- Work required
Look below for the line containing "make_bottom_shell(gloss)"; from there through the line containing "obj.data.transform(world)", both lines included, please set down each line exactly and nothing else.

- Given information

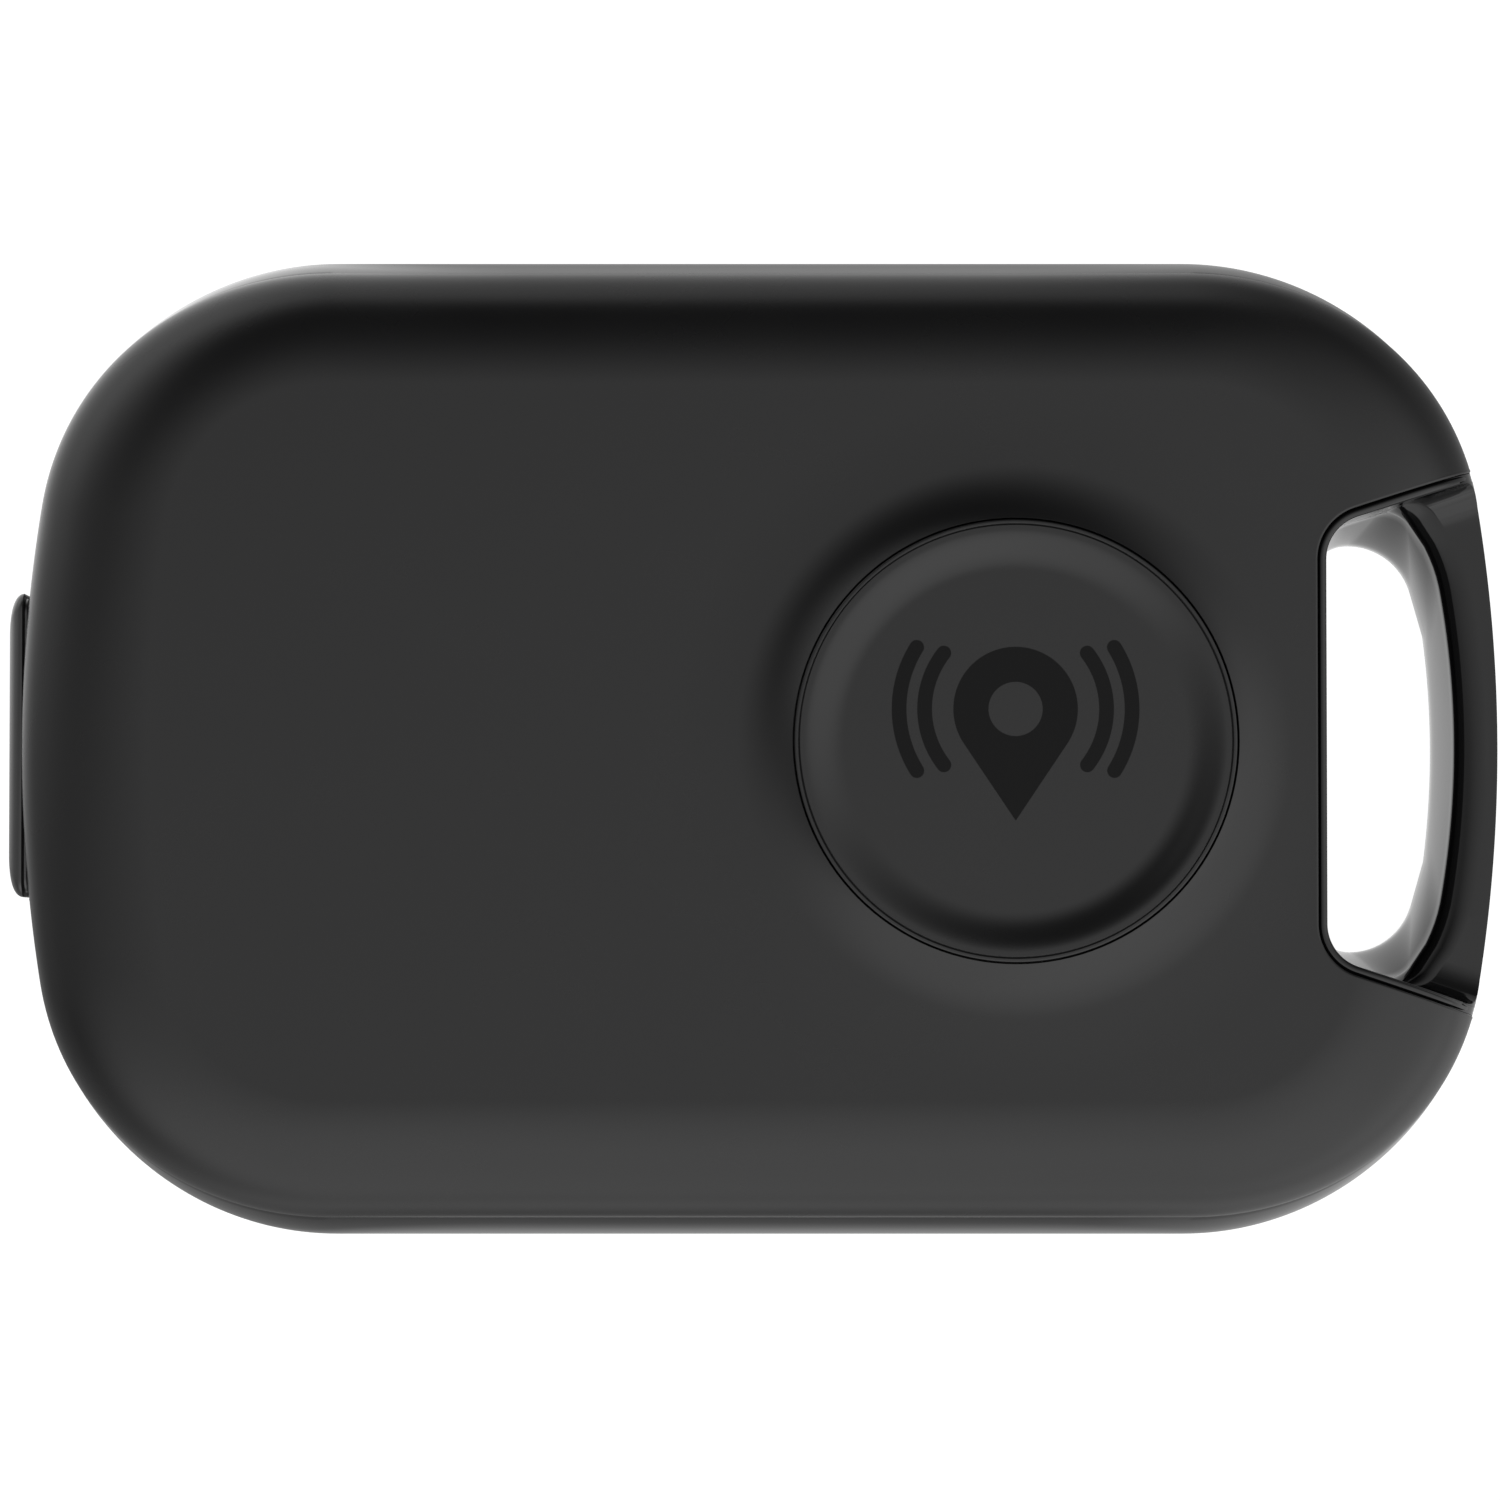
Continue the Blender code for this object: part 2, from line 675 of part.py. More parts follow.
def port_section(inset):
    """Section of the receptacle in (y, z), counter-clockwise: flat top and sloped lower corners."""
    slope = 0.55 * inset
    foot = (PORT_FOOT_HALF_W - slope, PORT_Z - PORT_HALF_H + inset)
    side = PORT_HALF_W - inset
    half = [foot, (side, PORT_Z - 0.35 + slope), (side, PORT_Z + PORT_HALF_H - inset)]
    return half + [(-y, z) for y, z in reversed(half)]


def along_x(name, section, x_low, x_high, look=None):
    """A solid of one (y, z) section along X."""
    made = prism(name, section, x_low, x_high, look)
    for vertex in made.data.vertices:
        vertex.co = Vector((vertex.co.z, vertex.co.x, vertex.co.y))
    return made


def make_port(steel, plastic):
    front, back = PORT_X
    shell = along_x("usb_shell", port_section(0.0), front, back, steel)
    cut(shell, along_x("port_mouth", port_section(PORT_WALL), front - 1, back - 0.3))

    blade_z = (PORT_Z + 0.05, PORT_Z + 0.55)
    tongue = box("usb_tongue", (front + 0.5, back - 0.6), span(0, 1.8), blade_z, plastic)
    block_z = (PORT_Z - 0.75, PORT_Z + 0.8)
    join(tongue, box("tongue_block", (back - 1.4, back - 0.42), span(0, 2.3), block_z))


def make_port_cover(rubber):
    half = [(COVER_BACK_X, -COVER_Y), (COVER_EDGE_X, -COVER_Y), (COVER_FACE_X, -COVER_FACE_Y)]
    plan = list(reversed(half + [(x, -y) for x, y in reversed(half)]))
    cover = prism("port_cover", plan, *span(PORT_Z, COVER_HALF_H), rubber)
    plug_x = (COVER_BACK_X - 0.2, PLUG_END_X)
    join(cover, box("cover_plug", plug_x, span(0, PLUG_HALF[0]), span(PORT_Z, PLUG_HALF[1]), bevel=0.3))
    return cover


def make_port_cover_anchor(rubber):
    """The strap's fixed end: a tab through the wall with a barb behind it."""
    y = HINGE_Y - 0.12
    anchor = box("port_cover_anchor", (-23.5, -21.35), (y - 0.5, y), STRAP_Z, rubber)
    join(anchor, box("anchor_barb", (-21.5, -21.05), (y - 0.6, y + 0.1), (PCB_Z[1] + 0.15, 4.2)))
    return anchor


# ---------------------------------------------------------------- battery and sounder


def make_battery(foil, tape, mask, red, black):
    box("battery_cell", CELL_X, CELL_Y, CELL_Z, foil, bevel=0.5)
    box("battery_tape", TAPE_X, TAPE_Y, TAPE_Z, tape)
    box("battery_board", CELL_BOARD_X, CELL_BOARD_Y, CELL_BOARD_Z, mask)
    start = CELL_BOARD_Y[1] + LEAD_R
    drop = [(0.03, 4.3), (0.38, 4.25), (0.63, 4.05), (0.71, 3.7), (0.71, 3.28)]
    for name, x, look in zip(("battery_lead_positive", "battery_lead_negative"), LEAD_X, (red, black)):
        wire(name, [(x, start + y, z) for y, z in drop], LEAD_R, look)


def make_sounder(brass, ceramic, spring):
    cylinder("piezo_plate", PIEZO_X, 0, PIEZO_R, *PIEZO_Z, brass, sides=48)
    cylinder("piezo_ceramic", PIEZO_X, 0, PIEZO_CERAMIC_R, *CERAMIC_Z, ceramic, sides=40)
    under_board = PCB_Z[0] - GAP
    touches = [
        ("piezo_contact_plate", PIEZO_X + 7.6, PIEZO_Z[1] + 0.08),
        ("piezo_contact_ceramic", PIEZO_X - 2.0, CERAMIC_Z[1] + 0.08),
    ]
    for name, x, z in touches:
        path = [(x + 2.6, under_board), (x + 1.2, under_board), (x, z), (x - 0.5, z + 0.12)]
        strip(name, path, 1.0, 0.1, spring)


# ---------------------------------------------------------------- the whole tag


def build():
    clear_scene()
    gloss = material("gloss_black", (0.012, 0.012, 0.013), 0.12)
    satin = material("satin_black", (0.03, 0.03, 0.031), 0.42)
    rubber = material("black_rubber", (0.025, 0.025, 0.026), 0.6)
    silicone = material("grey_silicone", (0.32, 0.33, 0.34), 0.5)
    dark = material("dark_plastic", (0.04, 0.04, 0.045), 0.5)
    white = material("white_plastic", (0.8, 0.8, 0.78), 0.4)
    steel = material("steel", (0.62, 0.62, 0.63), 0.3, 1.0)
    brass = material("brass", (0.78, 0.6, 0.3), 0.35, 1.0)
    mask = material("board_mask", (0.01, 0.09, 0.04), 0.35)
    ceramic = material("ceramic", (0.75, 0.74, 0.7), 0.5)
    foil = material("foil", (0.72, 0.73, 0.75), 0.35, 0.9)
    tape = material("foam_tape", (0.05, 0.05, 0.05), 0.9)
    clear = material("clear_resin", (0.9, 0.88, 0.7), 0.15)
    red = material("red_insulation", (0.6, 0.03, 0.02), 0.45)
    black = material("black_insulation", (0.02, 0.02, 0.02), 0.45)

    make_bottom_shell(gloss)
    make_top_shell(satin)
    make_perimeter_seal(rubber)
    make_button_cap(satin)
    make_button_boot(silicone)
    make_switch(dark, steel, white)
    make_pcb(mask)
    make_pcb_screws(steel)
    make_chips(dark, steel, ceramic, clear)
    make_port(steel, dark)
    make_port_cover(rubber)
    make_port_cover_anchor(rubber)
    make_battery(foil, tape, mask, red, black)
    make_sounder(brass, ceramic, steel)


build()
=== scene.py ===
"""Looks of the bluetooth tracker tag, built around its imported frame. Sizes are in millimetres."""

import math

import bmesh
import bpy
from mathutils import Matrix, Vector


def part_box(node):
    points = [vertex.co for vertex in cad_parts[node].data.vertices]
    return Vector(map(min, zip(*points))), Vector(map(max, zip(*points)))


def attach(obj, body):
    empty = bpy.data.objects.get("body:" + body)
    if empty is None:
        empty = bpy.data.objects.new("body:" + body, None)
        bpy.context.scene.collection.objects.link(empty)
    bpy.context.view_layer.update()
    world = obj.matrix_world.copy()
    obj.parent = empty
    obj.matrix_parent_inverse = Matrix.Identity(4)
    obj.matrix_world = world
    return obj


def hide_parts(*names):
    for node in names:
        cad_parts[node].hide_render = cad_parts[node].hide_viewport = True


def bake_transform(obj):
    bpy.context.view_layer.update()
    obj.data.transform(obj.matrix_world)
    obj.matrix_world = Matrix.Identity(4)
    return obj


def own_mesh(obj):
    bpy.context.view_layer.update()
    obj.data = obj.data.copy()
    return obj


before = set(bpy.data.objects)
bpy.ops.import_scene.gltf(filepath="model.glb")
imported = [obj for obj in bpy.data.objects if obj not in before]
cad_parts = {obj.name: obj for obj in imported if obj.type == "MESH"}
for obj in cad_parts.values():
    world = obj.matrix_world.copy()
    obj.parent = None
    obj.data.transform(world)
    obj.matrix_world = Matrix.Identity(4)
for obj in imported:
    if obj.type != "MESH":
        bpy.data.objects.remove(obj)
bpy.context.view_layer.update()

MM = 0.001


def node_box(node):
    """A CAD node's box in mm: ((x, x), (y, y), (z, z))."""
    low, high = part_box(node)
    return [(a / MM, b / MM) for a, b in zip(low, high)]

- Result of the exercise
    make_bottom_shell(gloss)
    make_top_shell(satin)
    make_perimeter_seal(rubber)
    make_button_cap(satin)
    make_button_boot(silicone)
    make_switch(dark, steel, white)
    make_pcb(mask)
    make_pcb_screws(steel)
    make_chips(dark, steel, ceramic, clear)
    make_port(steel, dark)
    make_port_cover(rubber)
    make_port_cover_anchor(rubber)
    make_battery(foil, tape, mask, red, black)
    make_sounder(brass, ceramic, steel)


build()
=== scene.py ===
"""Looks of the bluetooth tracker tag, built around its imported frame. Sizes are in millimetres."""

import math

import bmesh
import bpy
from mathutils import Matrix, Vector


def part_box(node):
    points = [vertex.co for vertex in cad_parts[node].data.vertices]
    return Vector(map(min, zip(*points))), Vector(map(max, zip(*points)))


def attach(obj, body):
    empty = bpy.data.objects.get("body:" + body)
    if empty is None:
        empty = bpy.data.objects.new("body:" + body, None)
        bpy.context.scene.collection.objects.link(empty)
    bpy.context.view_layer.update()
    world = obj.matrix_world.copy()
    obj.parent = empty
    obj.matrix_parent_inverse = Matrix.Identity(4)
    obj.matrix_world = world
    return obj


def hide_parts(*names):
    for node in names:
        cad_parts[node].hide_render = cad_parts[node].hide_viewport = True


def bake_transform(obj):
    bpy.context.view_layer.update()
    obj.data.transform(obj.matrix_world)
    obj.matrix_world = Matrix.Identity(4)
    return obj


def own_mesh(obj):
    bpy.context.view_layer.update()
    obj.data = obj.data.copy()
    return obj


before = set(bpy.data.objects)
bpy.ops.import_scene.gltf(filepath="model.glb")
imported = [obj for obj in bpy.data.objects if obj not in before]
cad_parts = {obj.name: obj for obj in imported if obj.type == "MESH"}
for obj in cad_parts.values():
    world = obj.matrix_world.copy()
    obj.parent = None
    obj.data.transform(world)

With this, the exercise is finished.